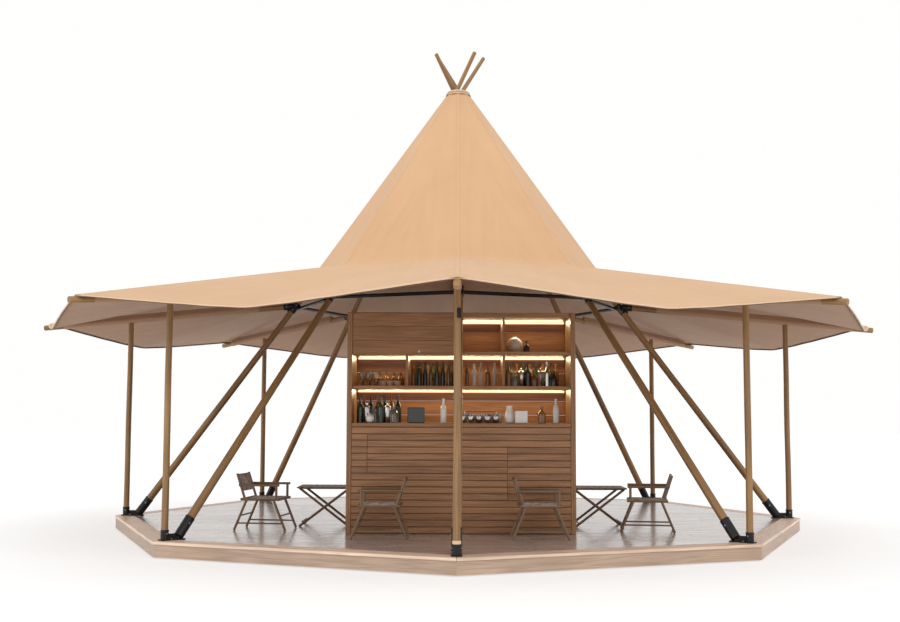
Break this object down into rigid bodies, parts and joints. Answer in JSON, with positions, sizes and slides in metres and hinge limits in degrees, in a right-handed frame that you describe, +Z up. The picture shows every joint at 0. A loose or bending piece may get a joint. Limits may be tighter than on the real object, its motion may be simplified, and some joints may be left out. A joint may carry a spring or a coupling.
{
  "type": "octagonal tipi pavilion with a bar",
  "caption": "Open-sided octagonal tent on a timber deck: posts and leaning poles carry a canvas cone with a pointed brim, over a slatted bar with shelves and low camp furniture.",
  "frame": {"origin": "on the ground under the middle of the deck", "axes": "+Z up; -Y is the side the bar faces, +X to the right of a viewer who looks at the bar"},
  "size_m": [9.8056, 9.8056, 5.7187],
  "materials": {
    "deck_wood": "pale satin boards",
    "floor_board": "pale grey polished boards",
    "pole_wood": "peeled and oiled round poles",
    "black_steel": "satin black",
    "canopy_cloth": "sand coloured cotton canvas",
    "slat_wood": "brown oiled slats",
    "shelf_wood": "brown satin boards",
    "frame_wood": "light brown satin boards",
    "camp_furniture": "brown wood with grey cloth"
  },
  "bodies": {
    "root": {"bar_counter": "frame_wood", "bar_front": "slat_wood", "bar_shelves": "shelf_wood", "bar_side_left": "frame_wood", "bar_side_right": "frame_wood", "bar_upper_panel": "shelf_wood", "canopy_brim": "canopy_cloth", "canopy_cone": "canopy_cloth", "chair_inner_left": "camp_furniture", "chair_inner_right": "camp_furniture", "chair_left": "camp_furniture", "chair_right": "camp_furniture", "crown_ring": "black_steel", "deck_edge": "deck_wood", "deck_floor": "floor_board", "pole_1": "pole_wood", "pole_2": "pole_wood", "pole_3": "pole_wood", "pole_4": "pole_wood", "pole_5": "pole_wood", "pole_6": "pole_wood", "pole_7": "pole_wood", "pole_8": "pole_wood", "post_1": "pole_wood", "post_2": "pole_wood", "post_3": "pole_wood", "post_4": "pole_wood", "post_5": "pole_wood", "post_6": "pole_wood", "post_7": "pole_wood", "post_8": "pole_wood", "rafter_1": "pole_wood", "rafter_2": "pole_wood", "rafter_3": "pole_wood", "rafter_4": "pole_wood", "rafter_5": "pole_wood", "rafter_6": "pole_wood", "rafter_7": "pole_wood", "rafter_8": "pole_wood", "ring_frame": "black_steel", "shoe_1": "black_steel", "shoe_2": "black_steel", "shoe_3": "black_steel", "shoe_4": "black_steel", "shoe_5": "black_steel", "shoe_6": "black_steel", "shoe_7": "black_steel", "shoe_8": "black_steel", "table_left": "camp_furniture", "table_right": "camp_furniture"}
  },
  "joints": []
}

Short exercise: Nothing should be left out: repeat all of the data exactly.

Solution:
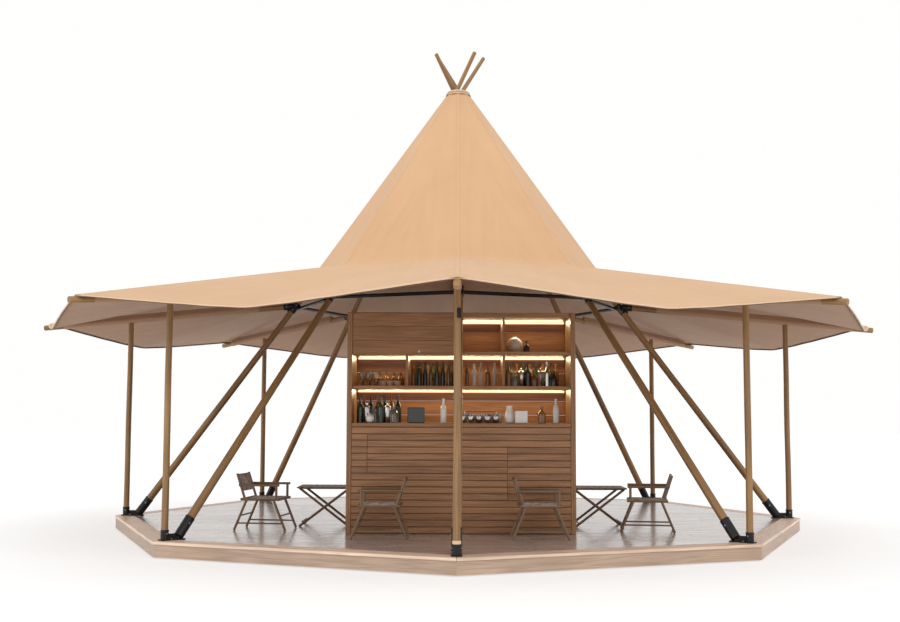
Break this object down into rigid bodies, parts and joints. Answer in JSON, with positions, sizes and slides in metres and hinge limits in degrees, in a right-handed frame that you describe, +Z up. The picture shows every joint at 0. A loose or bending piece may get a joint. Limits may be tighter than on the real object, its motion may be simplified, and some joints may be left out. A joint may carry a spring or a coupling.
{
  "type": "octagonal tipi pavilion with a bar",
  "caption": "Open-sided octagonal tent on a timber deck: posts and leaning poles carry a canvas cone with a pointed brim, over a slatted bar with shelves and low camp furniture.",
  "frame": {"origin": "on the ground under the middle of the deck", "axes": "+Z up; -Y is the side the bar faces, +X to the right of a viewer who looks at the bar"},
  "size_m": [9.8056, 9.8056, 5.7187],
  "materials": {
    "deck_wood": "pale satin boards",
    "floor_board": "pale grey polished boards",
    "pole_wood": "peeled and oiled round poles",
    "black_steel": "satin black",
    "canopy_cloth": "sand coloured cotton canvas",
    "slat_wood": "brown oiled slats",
    "shelf_wood": "brown satin boards",
    "frame_wood": "light brown satin boards",
    "camp_furniture": "brown wood with grey cloth"
  },
  "bodies": {
    "root": {"bar_counter": "frame_wood", "bar_front": "slat_wood", "bar_shelves": "shelf_wood", "bar_side_left": "frame_wood", "bar_side_right": "frame_wood", "bar_upper_panel": "shelf_wood", "canopy_brim": "canopy_cloth", "canopy_cone": "canopy_cloth", "chair_inner_left": "camp_furniture", "chair_inner_right": "camp_furniture", "chair_left": "camp_furniture", "chair_right": "camp_furniture", "crown_ring": "black_steel", "deck_edge": "deck_wood", "deck_floor": "floor_board", "pole_1": "pole_wood", "pole_2": "pole_wood", "pole_3": "pole_wood", "pole_4": "pole_wood", "pole_5": "pole_wood", "pole_6": "pole_wood", "pole_7": "pole_wood", "pole_8": "pole_wood", "post_1": "pole_wood", "post_2": "pole_wood", "post_3": "pole_wood", "post_4": "pole_wood", "post_5": "pole_wood", "post_6": "pole_wood", "post_7": "pole_wood", "post_8": "pole_wood", "rafter_1": "pole_wood", "rafter_2": "pole_wood", "rafter_3": "pole_wood", "rafter_4": "pole_wood", "rafter_5": "pole_wood", "rafter_6": "pole_wood", "rafter_7": "pole_wood", "rafter_8": "pole_wood", "ring_frame": "black_steel", "shoe_1": "black_steel", "shoe_2": "black_steel", "shoe_3": "black_steel", "shoe_4": "black_steel", "shoe_5": "black_steel", "shoe_6": "black_steel", "shoe_7": "black_steel", "shoe_8": "black_steel", "table_left": "camp_furniture", "table_right": "camp_furniture"}
  },
  "joints": []
}